**Record extracts**
■ ■ ■ ■ ■ ■ ■
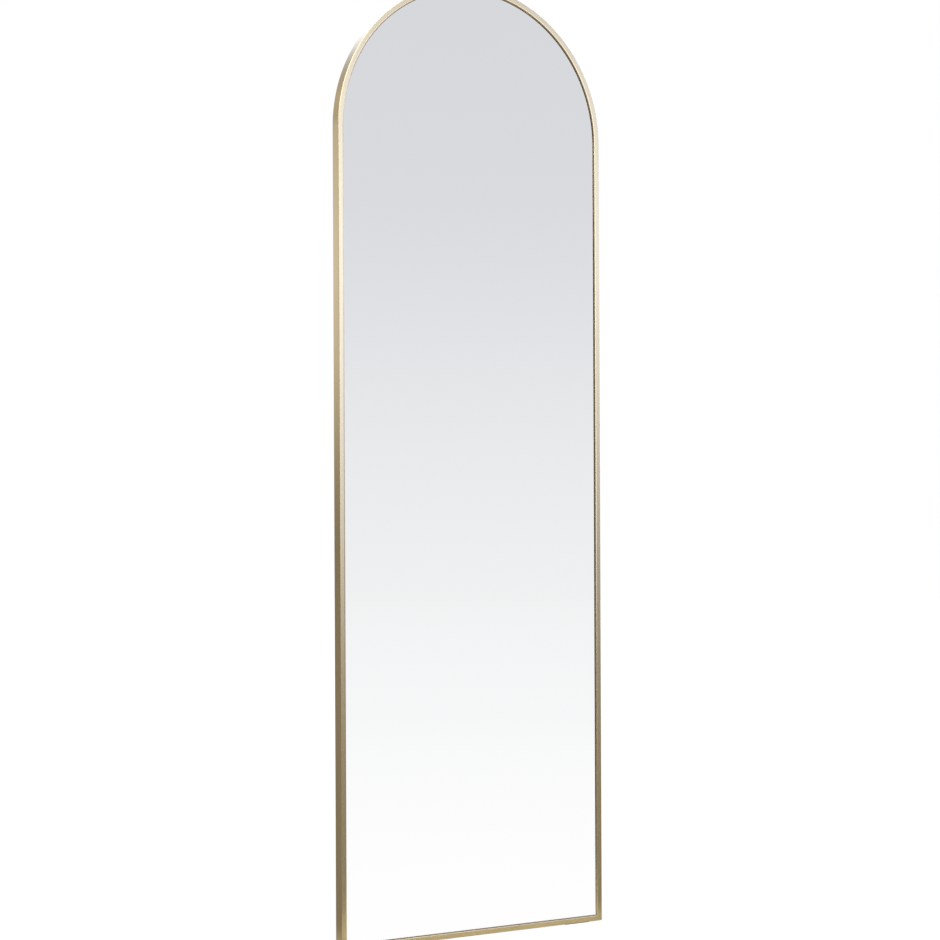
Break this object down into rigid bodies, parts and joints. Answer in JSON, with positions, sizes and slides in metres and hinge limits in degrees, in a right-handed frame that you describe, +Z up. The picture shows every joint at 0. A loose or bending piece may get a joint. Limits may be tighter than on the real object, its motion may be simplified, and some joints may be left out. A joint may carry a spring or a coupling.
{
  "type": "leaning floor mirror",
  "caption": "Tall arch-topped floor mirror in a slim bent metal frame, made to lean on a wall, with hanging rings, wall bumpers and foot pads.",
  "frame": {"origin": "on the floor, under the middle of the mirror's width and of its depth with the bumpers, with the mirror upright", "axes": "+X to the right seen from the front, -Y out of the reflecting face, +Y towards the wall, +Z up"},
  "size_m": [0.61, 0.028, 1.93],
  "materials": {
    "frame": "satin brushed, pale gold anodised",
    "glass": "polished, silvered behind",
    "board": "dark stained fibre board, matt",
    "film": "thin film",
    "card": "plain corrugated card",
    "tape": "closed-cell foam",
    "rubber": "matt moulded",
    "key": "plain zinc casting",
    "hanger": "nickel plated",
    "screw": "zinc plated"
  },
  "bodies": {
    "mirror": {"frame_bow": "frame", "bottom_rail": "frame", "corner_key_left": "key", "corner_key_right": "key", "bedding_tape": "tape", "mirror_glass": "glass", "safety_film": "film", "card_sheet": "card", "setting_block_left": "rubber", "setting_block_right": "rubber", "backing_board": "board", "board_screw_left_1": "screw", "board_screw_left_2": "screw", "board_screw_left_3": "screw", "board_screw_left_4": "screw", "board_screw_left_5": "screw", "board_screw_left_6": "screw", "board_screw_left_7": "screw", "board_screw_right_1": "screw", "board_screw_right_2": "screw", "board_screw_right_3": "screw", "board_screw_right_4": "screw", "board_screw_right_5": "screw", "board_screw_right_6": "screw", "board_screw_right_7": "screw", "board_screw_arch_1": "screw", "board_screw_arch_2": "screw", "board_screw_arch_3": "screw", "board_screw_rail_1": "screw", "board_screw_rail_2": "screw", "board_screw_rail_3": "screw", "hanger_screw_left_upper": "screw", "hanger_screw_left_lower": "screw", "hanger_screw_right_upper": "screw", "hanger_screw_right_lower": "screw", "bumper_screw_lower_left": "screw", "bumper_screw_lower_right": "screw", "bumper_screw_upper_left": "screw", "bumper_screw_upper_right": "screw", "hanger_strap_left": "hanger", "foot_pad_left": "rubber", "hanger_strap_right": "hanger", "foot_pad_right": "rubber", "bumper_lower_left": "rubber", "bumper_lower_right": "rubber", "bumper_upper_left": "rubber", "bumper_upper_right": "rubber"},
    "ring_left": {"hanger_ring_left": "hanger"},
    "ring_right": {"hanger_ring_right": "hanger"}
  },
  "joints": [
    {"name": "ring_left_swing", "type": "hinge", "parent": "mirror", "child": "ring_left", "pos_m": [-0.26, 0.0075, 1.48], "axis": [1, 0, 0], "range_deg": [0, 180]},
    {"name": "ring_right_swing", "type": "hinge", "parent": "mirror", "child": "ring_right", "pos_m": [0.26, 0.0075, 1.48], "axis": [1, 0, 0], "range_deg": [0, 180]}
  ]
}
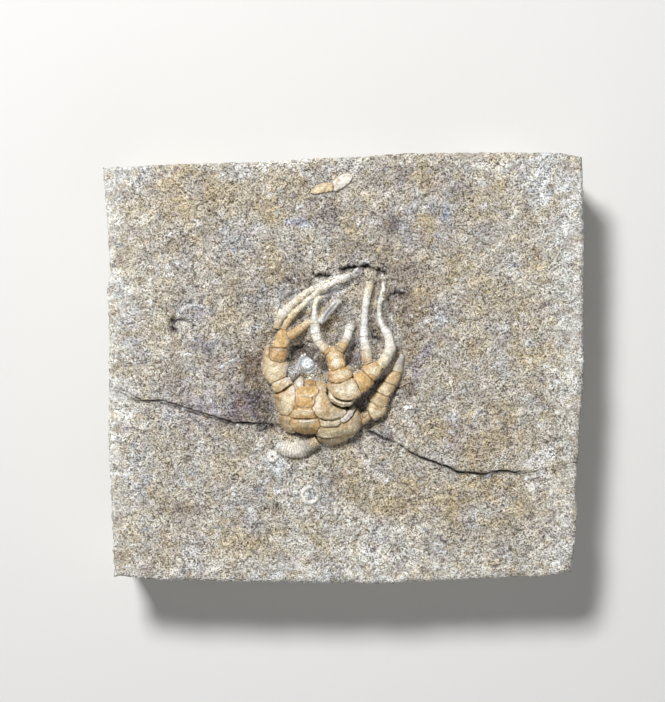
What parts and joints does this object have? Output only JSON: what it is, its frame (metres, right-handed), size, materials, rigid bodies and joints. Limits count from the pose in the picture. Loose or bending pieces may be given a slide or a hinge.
■ ■ ■ ■ ■ ■ ■
**Problem description**
Write out every line exactly as it stands.

**Full response**
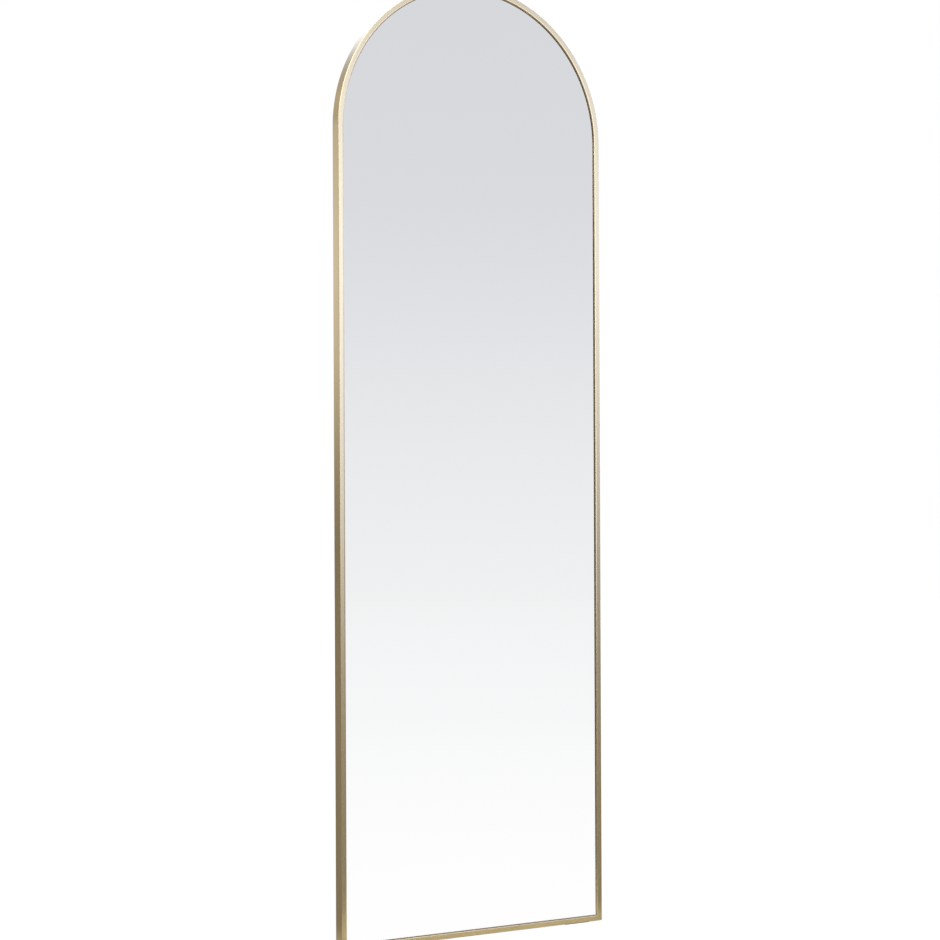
Break this object down into rigid bodies, parts and joints. Answer in JSON, with positions, sizes and slides in metres and hinge limits in degrees, in a right-handed frame that you describe, +Z up. The picture shows every joint at 0. A loose or bending piece may get a joint. Limits may be tighter than on the real object, its motion may be simplified, and some joints may be left out. A joint may carry a spring or a coupling.
{
  "type": "leaning floor mirror",
  "caption": "Tall arch-topped floor mirror in a slim bent metal frame, made to lean on a wall, with hanging rings, wall bumpers and foot pads.",
  "frame": {"origin": "on the floor, under the middle of the mirror's width and of its depth with the bumpers, with the mirror upright", "axes": "+X to the right seen from the front, -Y out of the reflecting face, +Y towards the wall, +Z up"},
  "size_m": [0.61, 0.028, 1.93],
  "materials": {
    "frame": "satin brushed, pale gold anodised",
    "glass": "polished, silvered behind",
    "board": "dark stained fibre board, matt",
    "film": "thin film",
    "card": "plain corrugated card",
    "tape": "closed-cell foam",
    "rubber": "matt moulded",
    "key": "plain zinc casting",
    "hanger": "nickel plated",
    "screw": "zinc plated"
  },
  "bodies": {
    "mirror": {"frame_bow": "frame", "bottom_rail": "frame", "corner_key_left": "key", "corner_key_right": "key", "bedding_tape": "tape", "mirror_glass": "glass", "safety_film": "film", "card_sheet": "card", "setting_block_left": "rubber", "setting_block_right": "rubber", "backing_board": "board", "board_screw_left_1": "screw", "board_screw_left_2": "screw", "board_screw_left_3": "screw", "board_screw_left_4": "screw", "board_screw_left_5": "screw", "board_screw_left_6": "screw", "board_screw_left_7": "screw", "board_screw_right_1": "screw", "board_screw_right_2": "screw", "board_screw_right_3": "screw", "board_screw_right_4": "screw", "board_screw_right_5": "screw", "board_screw_right_6": "screw", "board_screw_right_7": "screw", "board_screw_arch_1": "screw", "board_screw_arch_2": "screw", "board_screw_arch_3": "screw", "board_screw_rail_1": "screw", "board_screw_rail_2": "screw", "board_screw_rail_3": "screw", "hanger_screw_left_upper": "screw", "hanger_screw_left_lower": "screw", "hanger_screw_right_upper": "screw", "hanger_screw_right_lower": "screw", "bumper_screw_lower_left": "screw", "bumper_screw_lower_right": "screw", "bumper_screw_upper_left": "screw", "bumper_screw_upper_right": "screw", "hanger_strap_left": "hanger", "foot_pad_left": "rubber", "hanger_strap_right": "hanger", "foot_pad_right": "rubber", "bumper_lower_left": "rubber", "bumper_lower_right": "rubber", "bumper_upper_left": "rubber", "bumper_upper_right": "rubber"},
    "ring_left": {"hanger_ring_left": "hanger"},
    "ring_right": {"hanger_ring_right": "hanger"}
  },
  "joints": [
    {"name": "ring_left_swing", "type": "hinge", "parent": "mirror", "child": "ring_left", "pos_m": [-0.26, 0.0075, 1.48], "axis": [1, 0, 0], "range_deg": [0, 180]},
    {"name": "ring_right_swing", "type": "hinge", "parent": "mirror", "child": "ring_right", "pos_m": [0.26, 0.0075, 1.48], "axis": [1, 0, 0], "range_deg": [0, 180]}
  ]
}
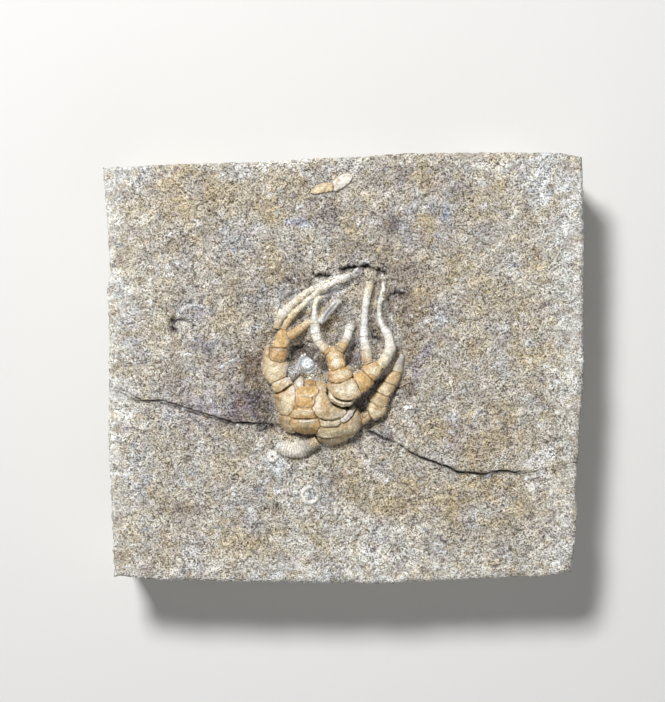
What parts and joints does this object have? Output only JSON: what it is, its frame (metres, right-handed), size, materials, rigid bodies and joints. Limits count from the pose in the picture. Loose or bending pieces may be given a slide or a hinge.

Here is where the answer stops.